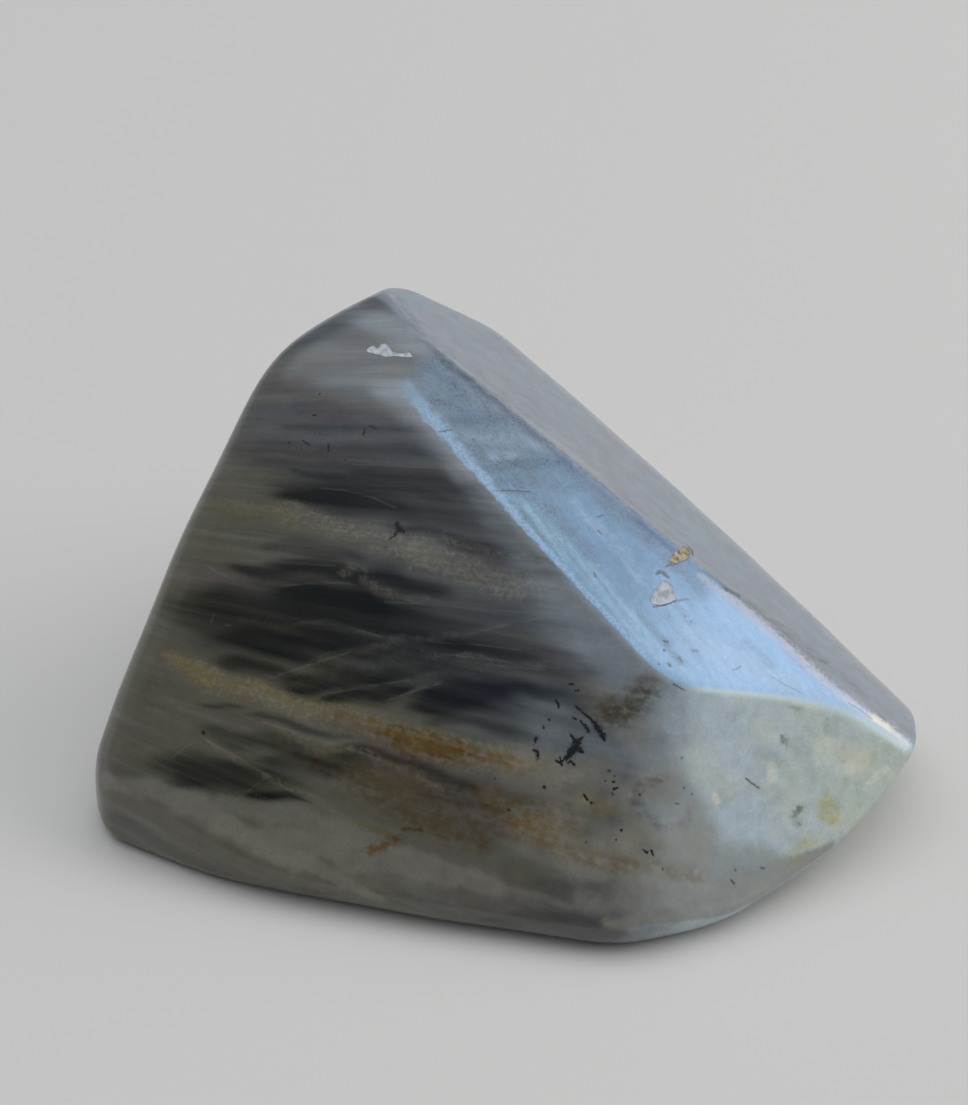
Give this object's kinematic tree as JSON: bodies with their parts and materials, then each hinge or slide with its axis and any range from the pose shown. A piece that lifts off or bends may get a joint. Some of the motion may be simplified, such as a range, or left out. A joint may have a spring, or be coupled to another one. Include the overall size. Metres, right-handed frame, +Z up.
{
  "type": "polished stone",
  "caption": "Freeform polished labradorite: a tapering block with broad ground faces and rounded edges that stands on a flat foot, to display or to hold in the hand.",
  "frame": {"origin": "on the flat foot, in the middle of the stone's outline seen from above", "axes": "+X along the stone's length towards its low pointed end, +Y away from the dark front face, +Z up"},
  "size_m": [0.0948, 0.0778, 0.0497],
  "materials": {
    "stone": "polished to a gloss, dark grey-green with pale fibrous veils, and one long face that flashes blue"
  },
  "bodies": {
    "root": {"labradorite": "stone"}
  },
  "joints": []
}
==========
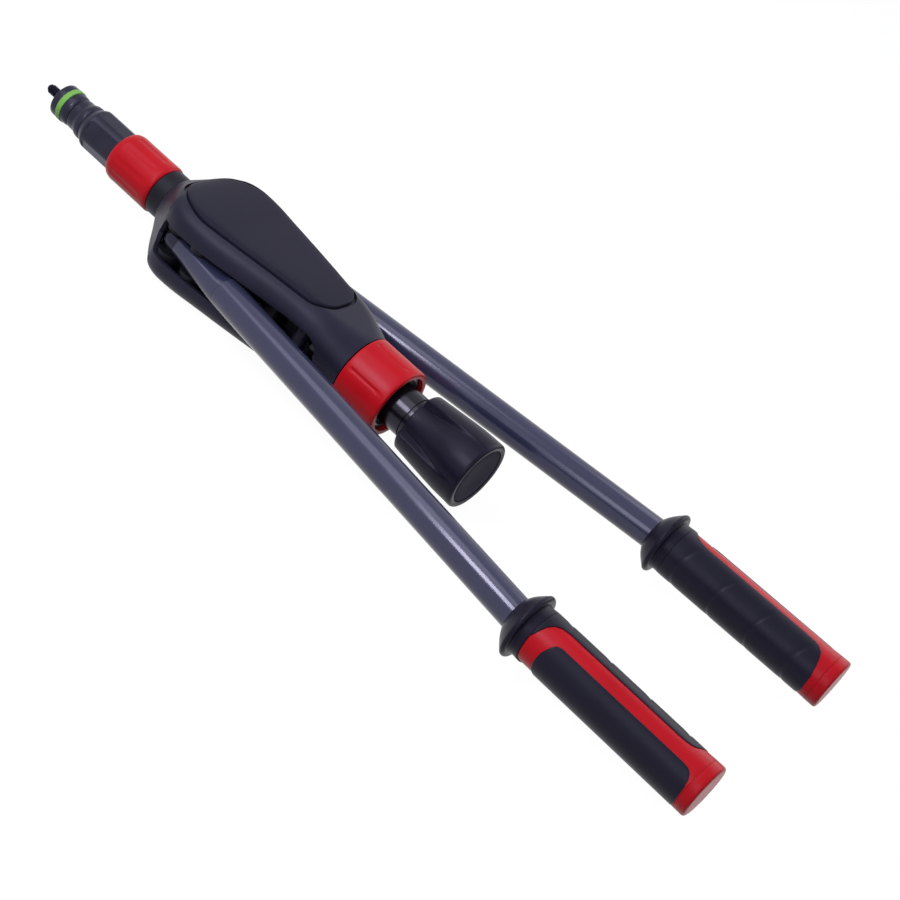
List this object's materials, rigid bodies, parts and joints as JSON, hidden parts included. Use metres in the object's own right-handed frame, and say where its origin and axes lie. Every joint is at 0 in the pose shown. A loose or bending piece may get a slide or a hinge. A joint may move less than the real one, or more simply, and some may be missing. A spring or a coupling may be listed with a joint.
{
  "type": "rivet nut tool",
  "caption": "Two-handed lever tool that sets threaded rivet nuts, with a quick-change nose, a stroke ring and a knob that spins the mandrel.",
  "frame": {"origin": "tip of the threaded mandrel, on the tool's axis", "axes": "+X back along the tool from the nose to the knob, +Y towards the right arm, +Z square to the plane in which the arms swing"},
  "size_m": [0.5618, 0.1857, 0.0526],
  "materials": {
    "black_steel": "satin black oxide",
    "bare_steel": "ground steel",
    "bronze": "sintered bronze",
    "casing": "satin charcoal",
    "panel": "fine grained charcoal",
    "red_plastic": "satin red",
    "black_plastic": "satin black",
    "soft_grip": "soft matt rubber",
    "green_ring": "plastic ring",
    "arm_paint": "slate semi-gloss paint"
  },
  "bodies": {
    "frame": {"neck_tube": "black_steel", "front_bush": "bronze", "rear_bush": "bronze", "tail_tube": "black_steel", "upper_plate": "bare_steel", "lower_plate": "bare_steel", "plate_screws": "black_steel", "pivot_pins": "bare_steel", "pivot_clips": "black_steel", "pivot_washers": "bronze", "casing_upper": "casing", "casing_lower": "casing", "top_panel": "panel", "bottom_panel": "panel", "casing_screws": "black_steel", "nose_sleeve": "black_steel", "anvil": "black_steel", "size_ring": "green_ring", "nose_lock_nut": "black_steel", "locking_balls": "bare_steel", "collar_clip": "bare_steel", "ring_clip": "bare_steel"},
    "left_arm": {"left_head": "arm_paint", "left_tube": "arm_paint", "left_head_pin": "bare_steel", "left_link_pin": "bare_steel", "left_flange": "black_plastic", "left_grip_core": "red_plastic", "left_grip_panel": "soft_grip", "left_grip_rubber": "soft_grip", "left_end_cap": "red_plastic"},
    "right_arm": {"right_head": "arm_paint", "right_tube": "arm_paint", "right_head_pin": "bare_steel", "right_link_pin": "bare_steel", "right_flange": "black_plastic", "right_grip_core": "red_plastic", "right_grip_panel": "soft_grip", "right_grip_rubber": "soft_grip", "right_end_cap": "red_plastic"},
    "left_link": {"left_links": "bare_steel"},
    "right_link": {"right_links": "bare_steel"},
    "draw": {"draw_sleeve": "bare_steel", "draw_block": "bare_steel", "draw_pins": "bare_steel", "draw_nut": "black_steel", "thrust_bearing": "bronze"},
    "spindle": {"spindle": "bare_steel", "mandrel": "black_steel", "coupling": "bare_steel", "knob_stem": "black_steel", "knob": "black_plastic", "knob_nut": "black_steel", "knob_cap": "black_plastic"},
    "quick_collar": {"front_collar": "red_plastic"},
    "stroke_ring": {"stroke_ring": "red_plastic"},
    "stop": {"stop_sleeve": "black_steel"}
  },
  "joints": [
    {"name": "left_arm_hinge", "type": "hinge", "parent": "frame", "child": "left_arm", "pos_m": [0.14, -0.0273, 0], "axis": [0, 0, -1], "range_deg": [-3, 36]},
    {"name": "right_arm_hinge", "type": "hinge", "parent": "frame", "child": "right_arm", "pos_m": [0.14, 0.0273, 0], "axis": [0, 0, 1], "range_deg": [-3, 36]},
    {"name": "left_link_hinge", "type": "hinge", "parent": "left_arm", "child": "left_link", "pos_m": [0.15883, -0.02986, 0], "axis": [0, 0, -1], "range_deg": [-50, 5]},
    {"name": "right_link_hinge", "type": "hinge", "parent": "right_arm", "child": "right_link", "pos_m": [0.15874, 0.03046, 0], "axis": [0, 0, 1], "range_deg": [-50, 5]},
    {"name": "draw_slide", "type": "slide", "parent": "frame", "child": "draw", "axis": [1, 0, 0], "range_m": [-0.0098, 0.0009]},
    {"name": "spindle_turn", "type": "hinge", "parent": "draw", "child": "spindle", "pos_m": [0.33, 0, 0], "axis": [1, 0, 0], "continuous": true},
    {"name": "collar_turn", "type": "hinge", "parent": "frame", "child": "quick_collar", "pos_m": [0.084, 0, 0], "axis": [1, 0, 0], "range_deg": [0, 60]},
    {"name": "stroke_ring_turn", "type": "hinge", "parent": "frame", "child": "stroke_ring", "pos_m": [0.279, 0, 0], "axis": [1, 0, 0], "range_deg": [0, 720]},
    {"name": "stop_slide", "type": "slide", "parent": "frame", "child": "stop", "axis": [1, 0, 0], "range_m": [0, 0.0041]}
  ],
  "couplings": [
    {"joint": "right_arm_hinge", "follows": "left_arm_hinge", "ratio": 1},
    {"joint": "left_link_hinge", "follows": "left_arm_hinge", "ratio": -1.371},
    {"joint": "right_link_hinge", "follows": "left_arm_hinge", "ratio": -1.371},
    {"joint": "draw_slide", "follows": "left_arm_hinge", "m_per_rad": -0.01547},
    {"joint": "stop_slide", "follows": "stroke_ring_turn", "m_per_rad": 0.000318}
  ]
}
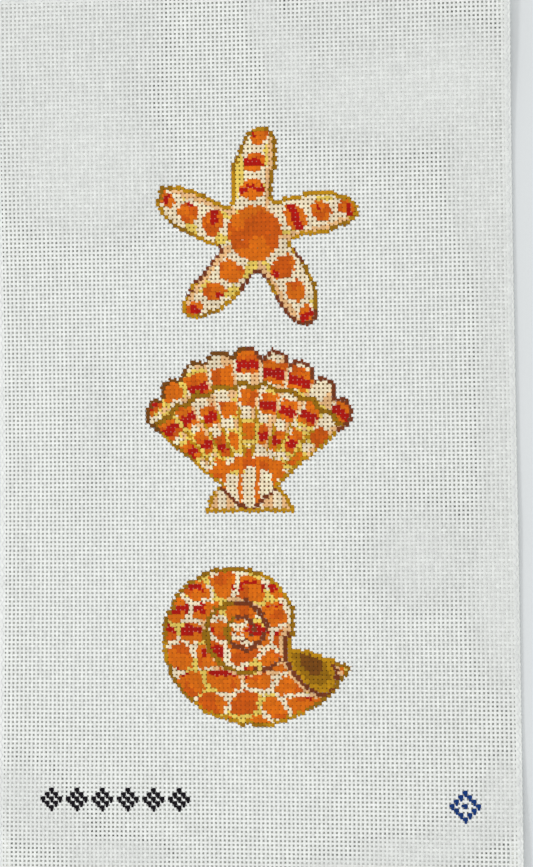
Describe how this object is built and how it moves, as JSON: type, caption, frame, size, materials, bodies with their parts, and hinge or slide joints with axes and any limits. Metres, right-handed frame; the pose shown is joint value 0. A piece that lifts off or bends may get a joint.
==========
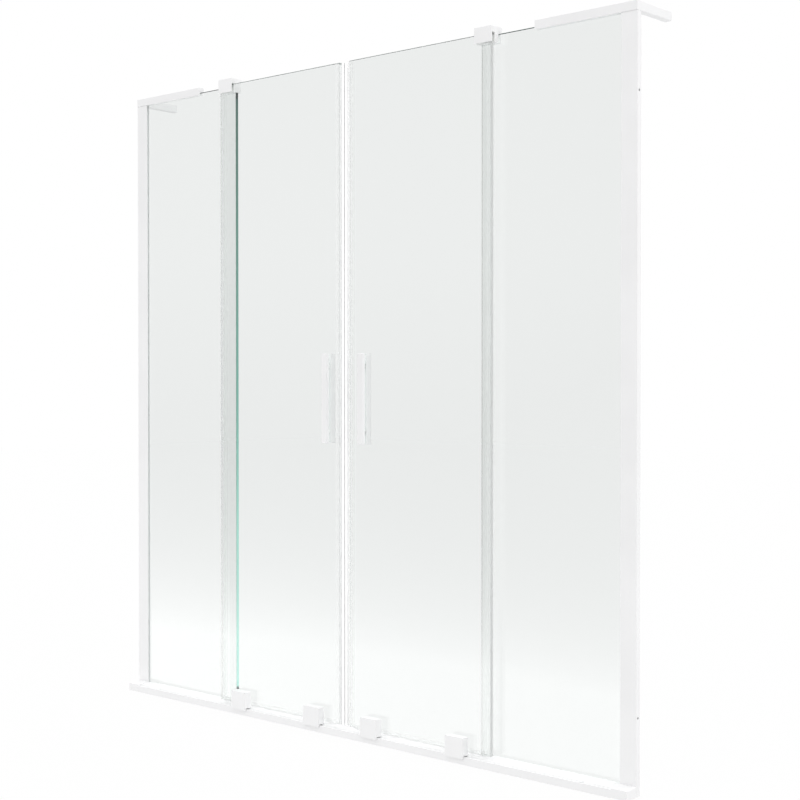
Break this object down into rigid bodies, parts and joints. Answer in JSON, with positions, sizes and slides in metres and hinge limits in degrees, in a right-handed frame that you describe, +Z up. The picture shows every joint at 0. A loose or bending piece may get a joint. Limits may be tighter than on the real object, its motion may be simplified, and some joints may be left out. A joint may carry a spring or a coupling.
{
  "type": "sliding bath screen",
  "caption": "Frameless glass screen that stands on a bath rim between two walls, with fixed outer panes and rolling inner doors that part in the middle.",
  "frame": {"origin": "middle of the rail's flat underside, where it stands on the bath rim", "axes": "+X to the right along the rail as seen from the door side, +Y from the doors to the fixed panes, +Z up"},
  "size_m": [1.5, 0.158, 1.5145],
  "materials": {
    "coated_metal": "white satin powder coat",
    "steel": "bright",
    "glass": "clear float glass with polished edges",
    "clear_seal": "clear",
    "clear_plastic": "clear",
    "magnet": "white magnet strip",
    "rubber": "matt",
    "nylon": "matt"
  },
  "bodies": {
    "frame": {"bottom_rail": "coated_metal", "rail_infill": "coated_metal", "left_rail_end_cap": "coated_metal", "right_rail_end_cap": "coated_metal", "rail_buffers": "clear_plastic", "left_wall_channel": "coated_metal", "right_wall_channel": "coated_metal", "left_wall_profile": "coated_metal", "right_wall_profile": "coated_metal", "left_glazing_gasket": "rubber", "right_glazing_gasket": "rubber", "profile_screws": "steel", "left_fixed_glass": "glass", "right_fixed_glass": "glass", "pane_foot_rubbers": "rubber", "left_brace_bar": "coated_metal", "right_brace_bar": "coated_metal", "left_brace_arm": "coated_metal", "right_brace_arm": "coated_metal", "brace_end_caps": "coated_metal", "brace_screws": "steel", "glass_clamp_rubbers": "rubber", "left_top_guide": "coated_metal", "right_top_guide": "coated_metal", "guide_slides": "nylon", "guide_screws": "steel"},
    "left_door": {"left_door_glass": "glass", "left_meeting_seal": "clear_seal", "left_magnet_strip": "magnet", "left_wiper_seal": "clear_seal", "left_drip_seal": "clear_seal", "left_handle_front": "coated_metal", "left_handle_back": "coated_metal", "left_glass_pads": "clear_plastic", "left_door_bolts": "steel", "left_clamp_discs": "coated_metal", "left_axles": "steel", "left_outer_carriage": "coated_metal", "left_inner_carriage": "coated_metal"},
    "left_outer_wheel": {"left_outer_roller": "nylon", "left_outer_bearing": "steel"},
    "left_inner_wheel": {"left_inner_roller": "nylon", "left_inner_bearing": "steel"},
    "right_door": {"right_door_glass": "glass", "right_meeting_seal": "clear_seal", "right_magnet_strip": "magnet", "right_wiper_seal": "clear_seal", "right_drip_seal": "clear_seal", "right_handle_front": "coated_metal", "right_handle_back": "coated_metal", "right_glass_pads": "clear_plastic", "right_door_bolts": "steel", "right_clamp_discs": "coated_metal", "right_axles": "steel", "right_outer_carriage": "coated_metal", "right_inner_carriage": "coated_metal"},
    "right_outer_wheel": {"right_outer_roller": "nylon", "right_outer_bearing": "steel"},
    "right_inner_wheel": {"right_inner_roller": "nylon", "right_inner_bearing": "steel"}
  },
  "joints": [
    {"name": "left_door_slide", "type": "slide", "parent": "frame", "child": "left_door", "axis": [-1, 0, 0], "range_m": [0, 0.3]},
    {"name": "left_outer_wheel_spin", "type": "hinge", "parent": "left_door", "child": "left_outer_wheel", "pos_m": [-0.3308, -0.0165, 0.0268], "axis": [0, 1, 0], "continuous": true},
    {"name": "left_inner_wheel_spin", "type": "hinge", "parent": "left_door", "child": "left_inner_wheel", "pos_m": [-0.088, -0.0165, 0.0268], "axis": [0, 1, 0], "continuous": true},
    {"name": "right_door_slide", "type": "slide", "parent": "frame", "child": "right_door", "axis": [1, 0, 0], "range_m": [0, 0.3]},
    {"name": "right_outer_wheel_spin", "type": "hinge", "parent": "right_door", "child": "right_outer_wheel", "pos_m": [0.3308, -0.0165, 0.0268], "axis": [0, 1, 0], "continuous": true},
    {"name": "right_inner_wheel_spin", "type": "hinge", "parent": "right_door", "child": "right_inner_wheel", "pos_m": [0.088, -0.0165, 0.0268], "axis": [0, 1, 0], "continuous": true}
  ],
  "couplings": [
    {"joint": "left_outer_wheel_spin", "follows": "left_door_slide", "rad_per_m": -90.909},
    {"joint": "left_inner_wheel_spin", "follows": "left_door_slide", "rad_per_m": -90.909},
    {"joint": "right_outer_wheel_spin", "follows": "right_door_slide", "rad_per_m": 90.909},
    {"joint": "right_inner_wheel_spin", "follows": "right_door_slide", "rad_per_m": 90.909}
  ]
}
==========
:: Work to complete ::
Return each line with "object".

:: Final answer ::
Give this object's kinematic tree as JSON: bodies with their parts and materials, then each hinge or slide with its axis and any range from the pose shown. A piece that lifts off or bends may get a joint. Some of the motion may be simplified, such as a range, or left out. A joint may have a spring, or be coupled to another one. Include the overall size. Metres, right-handed frame, +Z up.
List this object's materials, rigid bodies, parts and joints as JSON, hidden parts included. Use metres in the object's own right-handed frame, and say where its origin and axes lie. Every joint is at 0 in the pose shown. A loose or bending piece may get a slide or a hinge. A joint may move less than the real one, or more simply, and some may be missing. A spring or a coupling may be listed with a joint.
Describe how this object is built and how it moves, as JSON: type, caption, frame, size, materials, bodies with their parts, and hinge or slide joints with axes and any limits. Metres, right-handed frame; the pose shown is joint value 0. A piece that lifts off or bends may get a joint.
Break this object down into rigid bodies, parts and joints. Answer in JSON, with positions, sizes and slides in metres and hinge limits in degrees, in a right-handed frame that you describe, +Z up. The picture shows every joint at 0. A loose or bending piece may get a joint. Limits may be tighter than on the real object, its motion may be simplified, and some joints may be left out. A joint may carry a spring or a coupling.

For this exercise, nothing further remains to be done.